Why does defining inline global function in 2 different cpp files cause a magic result?
Asked Answered
K

4

30

Suppose I have two .cpp files file1.cpp and file2.cpp:

// file1.cpp
#include <iostream>

inline void foo()
{
    std::cout << "f1\n";
}

void f1()
{
    foo();
}

and

// file2.cpp
#include <iostream>

inline void foo()
{
   std::cout << "f2\n";
}

void f2()
{
    foo();
}

And in main.cpp I have forward declared the f1() and f2():

void f1();
void f2();

int main()
{
    f1();
    f2();
}

Result (doesn't depend on build, same result for debug/release builds):

f1
f1

Whoa: Compiler somehow picks only the definition from file1.cpp and uses it also in f2(). What is the exact explanation of this behavior?.

Note, that changing inline to static is a solution for this problem. Putting the inline definition inside an unnamed namespace also solves the problem and the program prints:

f1
f2
Kryska answered 2/5, 2017 at 11:7 Comment(1)
You are breaking the One Definition Rule (ODR). see en.cppreference.com/w/cpp/language/definitionApeldoorn
W
40

This is undefined behavior, because the two definitions of the same inline function with external linkage break C++ requirement for objects that can be defined in several places, known as One Definition Rule:

3.2 One definition rule

...

  1. There can be more than one definition of a class type (Clause 9), enumeration type (7.2), inline function with external linkage (7.1.2), class template (Clause 14),[...] in a program provided that each definition appears in a different translation unit, and provided the definitions satisfy the following requirements. Given such an entity named D defined in more than one translation unit, then

6.1 each definition of D shall consist of the same sequence of tokens; [...]

This is not an issue with static functions, because one definition rule does not apply to them: C++ considers static functions defined in different translation units to be independent of each other.

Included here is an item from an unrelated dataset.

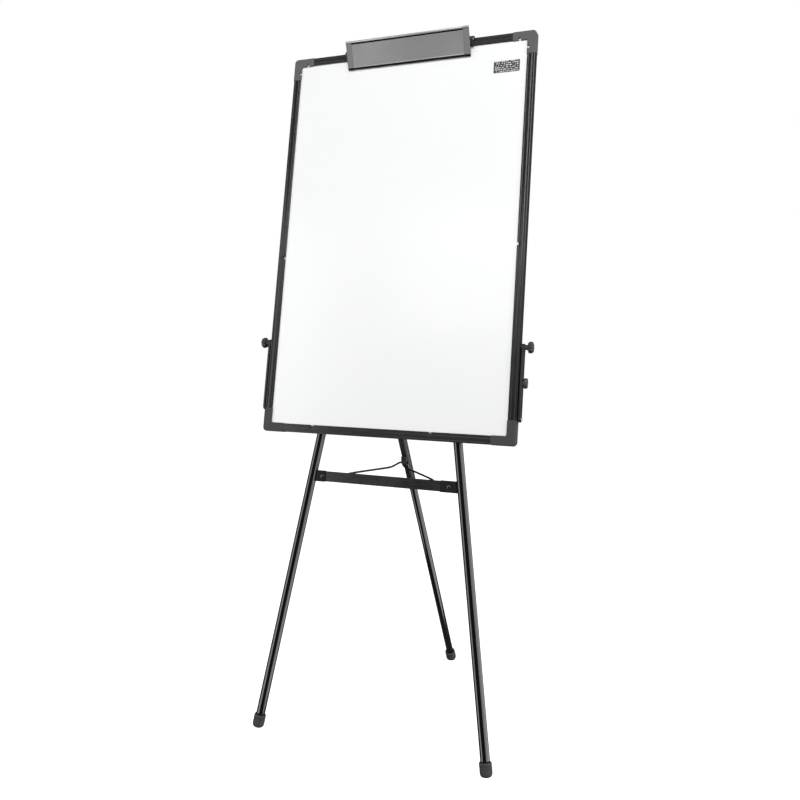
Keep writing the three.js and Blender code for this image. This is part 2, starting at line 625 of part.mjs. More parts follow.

Windflower answered 2/5, 2017 at 11:19 Comment(1)
Note: the rules for the ODR are incredibly specific and designed to prevent you from doing anything too clever which might confuse the poor linker. Using static or anonymous namespaces resolves this.Atal
P
30

The compiler may assume that all definitions of the same inline function are identical across all translation units because the standard says so. So it can choose any definition it wants. In your case, that happened to be the one with f1.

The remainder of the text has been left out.